--- start DATASET CONTENT ---

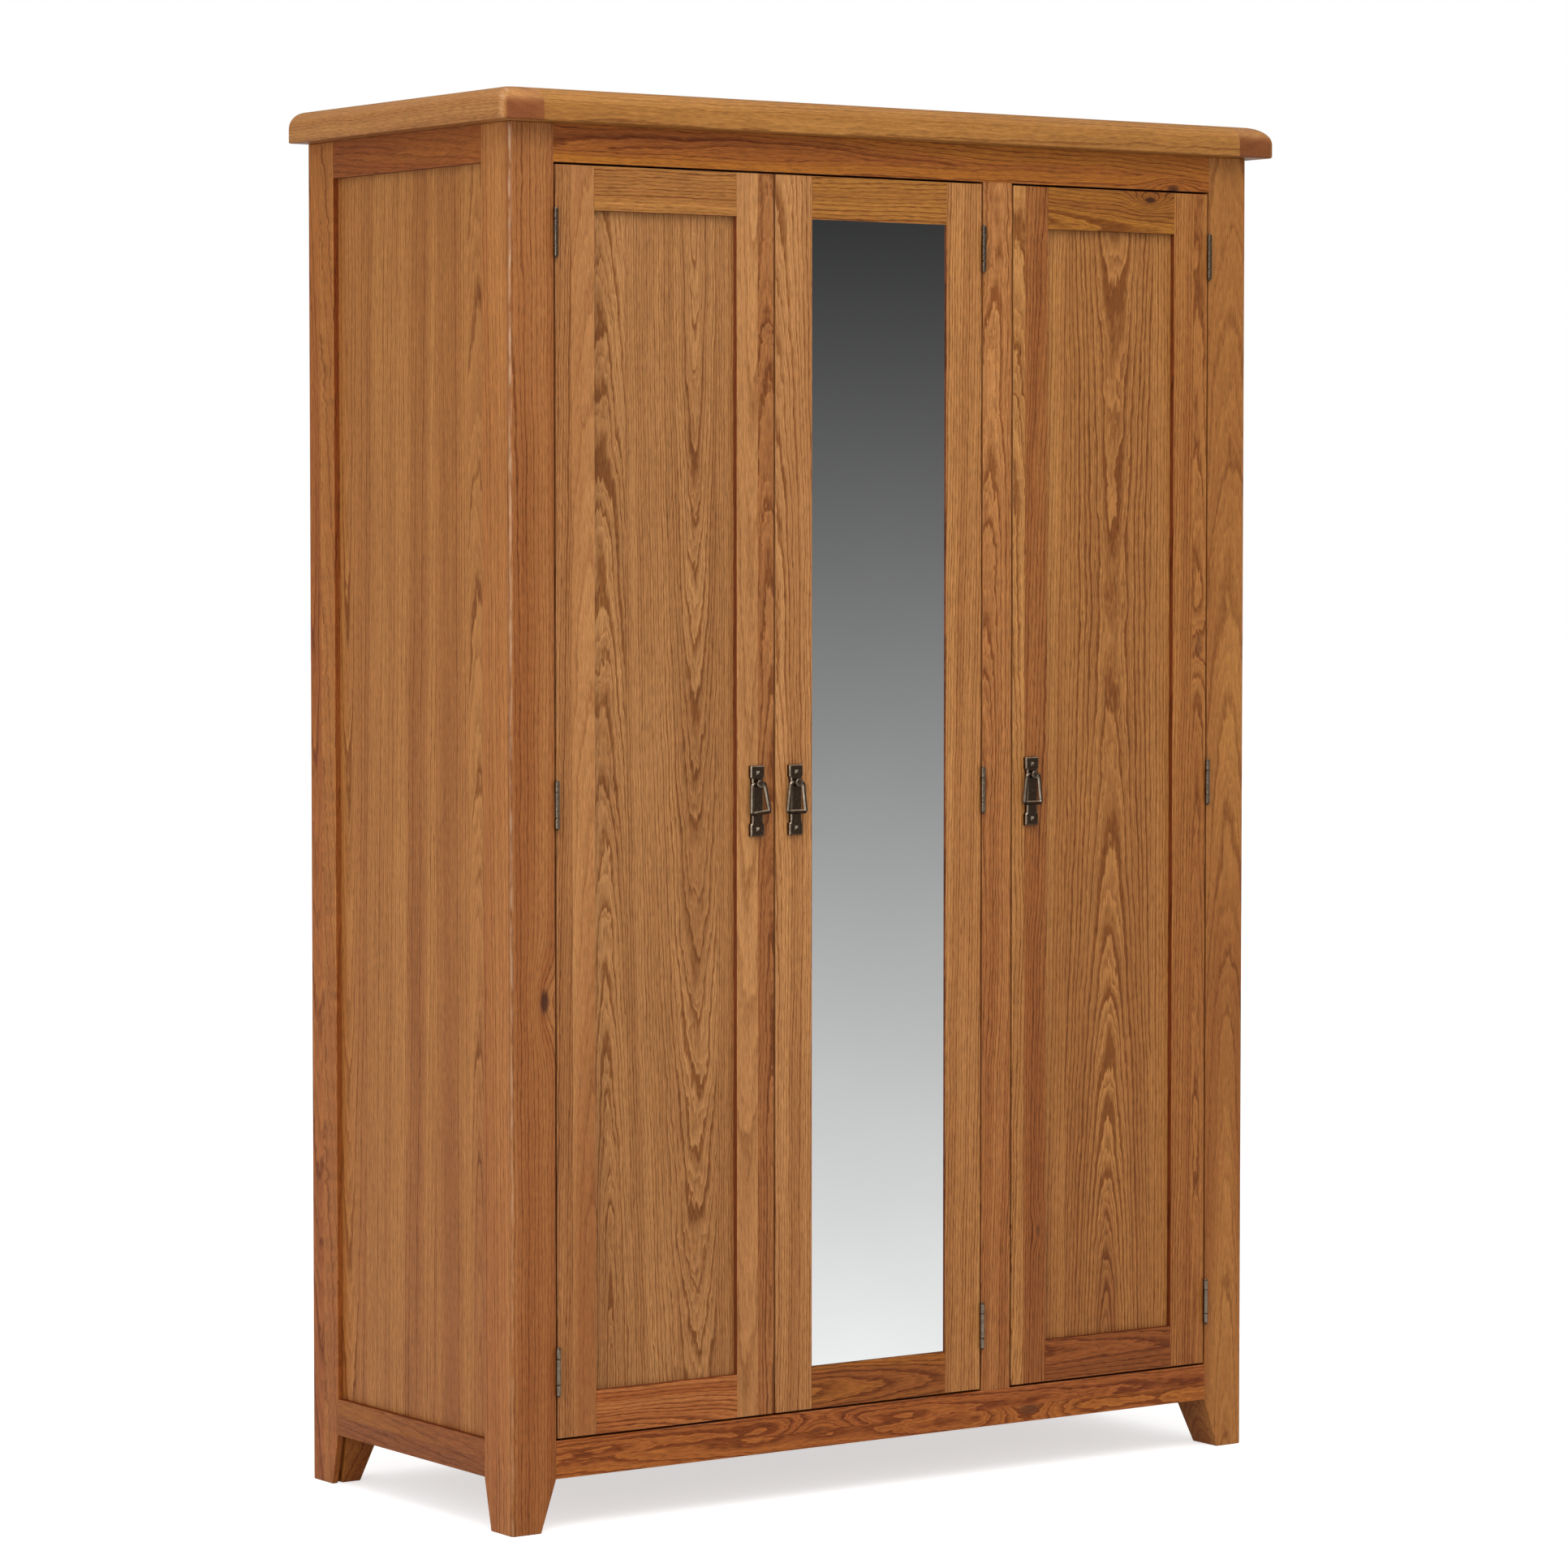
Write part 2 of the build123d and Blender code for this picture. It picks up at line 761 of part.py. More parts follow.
def partition():
    """Upright board behind the mullion, notched over the upper back rail."""
    board = block(partition_x, (frame_y[1], back_board_y[0]), (opening_bottom, top_underside))
    return board - block(bay_x, back_frame_y, top_rail_z)


shelf_y = (front + door_thickness + shelf_setback, back_board_y[0] - fit_play)
shelf_levels = [
    opening_bottom + (opening_top - opening_bottom) * (index + 1) / (shelf_count + 1)
    for index in range(shelf_count)
]


def shelf(side, level):
    """A shelf between the partition and the left (-1) or right (+1) side, its top at level."""
    inner = partition_x[0] if side < 0 else partition_x[1]
    x = grown(sorted((inner, side_inner[side])), -fit_play)
    return around_posts(block(x, shelf_y, (level - shelf_thickness, level)))


def side_cleat(side, top, tall):
    """A bearer between the posts of one side."""
    x = (side_inner[side], side_inner[side] - side * cleat_thickness)
    return block(x, side_y, (top - tall, top))


def partition_cleat(side, top, tall):
    """A bearer on the partition, on its left (-1) or right (+1) face."""
    face = partition_x[0] if side < 0 else partition_x[1]
    y = (front + cleat_end_space, back - cleat_end_space)
    return block((face, face + side * cleat_thickness), y, (top - tall, top))


def cleats():
    """Bearers under the shelves and round the floor board."""
    under_hat = hat_shelf_level - shelf_thickness
    bearers = [side_cleat(-1, under_hat, hat_cleat_height), partition_cleat(-1, under_hat, hat_cleat_height)]
    for level in shelf_levels:
        under = level - shelf_thickness
        bearers += [side_cleat(1, under, cleat_height), partition_cleat(1, under, cleat_height)]
    z = (opening_bottom - floor_thickness - cleat_height, opening_bottom - floor_thickness)
    bearers.append(block(bay_x, (frame_y[1], frame_y[1] + cleat_thickness), z))
    bearers.append(block(bay_x, (back_frame_y[0] - cleat_thickness, back_frame_y[0]), z))
    return joined(bearers)


rail_level = hat_shelf_level - shelf_thickness - hanging_rail_drop
rail_y = (front + back) / 2
socket_faces = (side_inner[-1] + cleat_thickness, partition_x[0] - cleat_thickness)


def hanging_rail():
    """Round pole between the flanges of its two sockets."""
    span = grown(socket_faces, -socket_flange_thickness)
    return cylinder_x(hanging_rail_radius, span, rail_y, rail_level)


def rail_sockets():
    """Flanged cups on the two tall cleats."""
    sockets = []
    for face, inward in zip(socket_faces, (1, -1)):
        flange_end = face + inward * socket_flange_thickness
        cup_end = flange_end + inward * socket_length
        bore = hanging_rail_radius + socket_clearance
        flange = cylinder_x(socket_flange_radius, (face, flange_end), rail_y, rail_level)
        cup = cylinder_x(bore + socket_wall, (flange_end, cup_end), rail_y, rail_level)
        cup -= cylinder_x(bore, (flange_end, cup_end), rail_y, rail_level)
        sockets.append(flange + cup)
    return joined(sockets)


def door_catches():
    """A magnetic catch behind the top rail at each door's lock stile."""
    catches = []
    back_face = frame_y[1]
    for name in doors:
        x = grown((handle_x(name),) * 2, catch_width / 2)
        fixed = block(x, (back_face, back_face + catch_depth), (opening_top, opening_top + catch_overlap))
        face_y = (front + door_thickness + catch_clearance, back_face + catch_depth)
        catches.append(fixed + block(x, face_y, (opening_top - catch_reach, opening_top)))
    return joined(catches)


def without(shape, cuts):
    for cut in cuts:
        shape -= cut
    return shape


def carcass():
    """Every fixed piece, by name."""
    pieces = {}
    pieces["top_field"], pieces["top_end_left"], pieces["top_end_right"] = top_boards()
    for side, side_name in ((-1, "left"), (1, "right")):
        hinged = "left" if side < 0 else "right"
        front_post = corner_post(side, -1)
        pieces[f"post_front_{side_name}"] = without(front_post, hinge_recesses([hinged], False))
        pieces[f"post_back_{side_name}"] = corner_post(side, 1)
        top_rail, bottom_rail = side_rails(side)
        pieces[f"side_rail_top_{side_name}"] = top_rail
        pieces[f"side_rail_bottom_{side_name}"] = bottom_rail
        pieces[f"side_panel_{side_name}"] = side_panel(side, panel_tongue)
    pieces["front_rail_top"], pieces["front_rail_bottom"] = front_rails()
    pieces["mullion"] = without(mullion(), hinge_recesses(["mirror"], False))
    pieces["back_rails"] = back_rails()
    pieces["back_boards"] = back_boards()
    pieces["partition"] = partition()
    pieces["floor_board"] = floor_board()
    pieces["hat_shelf"] = shelf(-1, hat_shelf_level)
    pieces["shelves"] = joined([shelf(1, level) for level in shelf_levels])
    pieces["shelf_cleats"] = cleats()
    pieces["hanging_rail"] = hanging_rail()
    pieces["rail_sockets"] = rail_sockets()
    pieces["door_catches"] = door_catches()
    pieces["frame_hinge_leaves"] = frame_hinge_leaves()
    pieces["frame_hinge_screws"] = frame_hinge_screws()
    pieces["hinge_pins"] = hinge_pins()
    return pieces


def door(name):
    """Every piece of one door and its handle, by name."""
    hinge_stile, lock_stile, top_rail, bottom_rail = door_frame(name)
    pieces = {
        f"door_{name}_hinge_stile": without(hinge_stile, hinge_recesses([name], True)),
        f"door_{name}_lock_stile": without(lock_stile, handle_holes(name)),
        f"door_{name}_rail_top": top_rail,
        f"door_{name}_rail_bottom": bottom_rail,
        f"door_{name}_hinge_leaves": door_hinge_leaves(name),
        f"door_{name}_hinge_screws": door_hinge_screws(name),
        f"handle_{name}_plate": joined([handle_plate(name)] + handle_nails(name)),
        f"handle_{name}_stud": handle_stud(name),
        f"handle_{name}_ring": drop_ring(name),
    }
    if name == "mirror":
        pieces["door_mirror_glass"] = mirror_layer(mirror_recess, mirror_thickness, 0)
        pieces["door_mirror_backing"] = mirror_layer(mirror_recess + mirror_thickness, backing_thickness, 0)
    else:
        pieces[f"door_{name}_panel"] = door_panel(name, panel_tongue)
    return pieces


os.makedirs("parts", exist_ok=True)
wardrobe = carcass()
for door_name in doors:
    wardrobe.update(door(door_name))
for node, shape in wardrobe.items():
    export_step(shape, f"parts/{node}.step")
print(len(wardrobe), "pieces")
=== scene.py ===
"""Looks of an oak wardrobe with three doors, the middle one mirrored.

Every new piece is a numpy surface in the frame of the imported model, in metres:
+X to the right, +Y to the back, +Z up, with the origin on the floor.
"""

import math
from collections import namedtuple
from functools import reduce

import bpy
import numpy as np
from bpy.props import FloatProperty, FloatVectorProperty, PointerProperty
from bpy.types import Operator, Panel, PropertyGroup
from mathutils import Matrix, Vector


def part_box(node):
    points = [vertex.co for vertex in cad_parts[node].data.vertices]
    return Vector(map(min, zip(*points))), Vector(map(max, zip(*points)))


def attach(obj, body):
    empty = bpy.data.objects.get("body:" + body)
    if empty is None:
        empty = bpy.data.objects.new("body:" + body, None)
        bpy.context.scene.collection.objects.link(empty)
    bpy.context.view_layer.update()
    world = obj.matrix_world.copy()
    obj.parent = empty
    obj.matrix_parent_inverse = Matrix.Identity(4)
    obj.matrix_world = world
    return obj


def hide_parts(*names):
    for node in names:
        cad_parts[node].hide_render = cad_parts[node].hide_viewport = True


bl_info = {
    "name": "Oak wardrobe",
    "version": (1, 0, 0),
    "blender": (4, 5, 0),
    "location": "3D View > Sidebar > Wardrobe",
    "description": "Boards, mirror, handles, hinges and studio of an oak wardrobe with three doors",
    "category": "Object",
}

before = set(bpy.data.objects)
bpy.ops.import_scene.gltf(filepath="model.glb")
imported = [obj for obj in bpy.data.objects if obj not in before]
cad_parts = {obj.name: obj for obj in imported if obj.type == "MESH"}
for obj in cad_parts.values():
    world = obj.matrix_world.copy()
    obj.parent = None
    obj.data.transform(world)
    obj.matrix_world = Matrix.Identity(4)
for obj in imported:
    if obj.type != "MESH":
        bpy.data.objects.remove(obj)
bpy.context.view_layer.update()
MM = 0.001
DOORS = ("left", "mirror", "right")
AXES = np.eye(3)
SIDES = np.array([(0, -1), (1, 0), (0, 1), (-1, 0)], float)  # outward: bottom, right, top, left
CORNERS = [(-1, -1), (1, -1), (1, 1), (-1, 1)]
QUARTER = 0.5 * math.pi
CUT_RADIUS = 0.3 * MM  # easing of a groove's edges
TONGUE = 10 * MM  # how deep a side panel sits in its grooves
POST_EASE = 1.5 * MM
NAIL_FROM_END = 10 * MM
RING_GAP = 6.3 * MM  # half the opening of a ring at its stud
DOOR_GAP = 3 * MM
LEAF_HALF = 32 * MM  # half the length of a hinge
LEAF_WIDTH = 18 * MM
LEAF_FACE = 0.2 * MM  # from the middle of the gap to a leaf
LEAF_THICK = 2 * MM
PIN_BEHIND = 3.1 * MM  # from the front of the leaves to the middle of the pin
KNUCKLE_RADIUS = 3.4 * MM


# ---------------------------------------------------------------- sizes and colours
def number(name, value, description, **more):
    kind = FloatVectorProperty if isinstance(value, tuple) else FloatProperty
    return kind(name=name, description=description, default=value, **more)


def length(name, millimetres, description):
    return number(name, millimetres * MM, description, unit="LENGTH")


def tint(name, value, description):
    return number(name, value, description, subtype="COLOR", size=3, min=0, max=1)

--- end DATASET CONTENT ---

WHAT THE EXERCISE ASKS
Take the listing above and repeat exactly the lines from the one containing "wardrobe = carcass()" through the one containing "cad_parts[node].hide_render = cad_parts[node].hide_viewport", both included.

TASK SOLUTION
wardrobe = carcass()
for door_name in doors:
    wardrobe.update(door(door_name))
for node, shape in wardrobe.items():
    export_step(shape, f"parts/{node}.step")
print(len(wardrobe), "pieces")
=== scene.py ===
"""Looks of an oak wardrobe with three doors, the middle one mirrored.

Every new piece is a numpy surface in the frame of the imported model, in metres:
+X to the right, +Y to the back, +Z up, with the origin on the floor.
"""

import math
from collections import namedtuple
from functools import reduce

import bpy
import numpy as np
from bpy.props import FloatProperty, FloatVectorProperty, PointerProperty
from bpy.types import Operator, Panel, PropertyGroup
from mathutils import Matrix, Vector


def part_box(node):
    points = [vertex.co for vertex in cad_parts[node].data.vertices]
    return Vector(map(min, zip(*points))), Vector(map(max, zip(*points)))


def attach(obj, body):
    empty = bpy.data.objects.get("body:" + body)
    if empty is None:
        empty = bpy.data.objects.new("body:" + body, None)
        bpy.context.scene.collection.objects.link(empty)
    bpy.context.view_layer.update()
    world = obj.matrix_world.copy()
    obj.parent = empty
    obj.matrix_parent_inverse = Matrix.Identity(4)
    obj.matrix_world = world
    return obj


def hide_parts(*names):
    for node in names:
        cad_parts[node].hide_render = cad_parts[node].hide_viewport = True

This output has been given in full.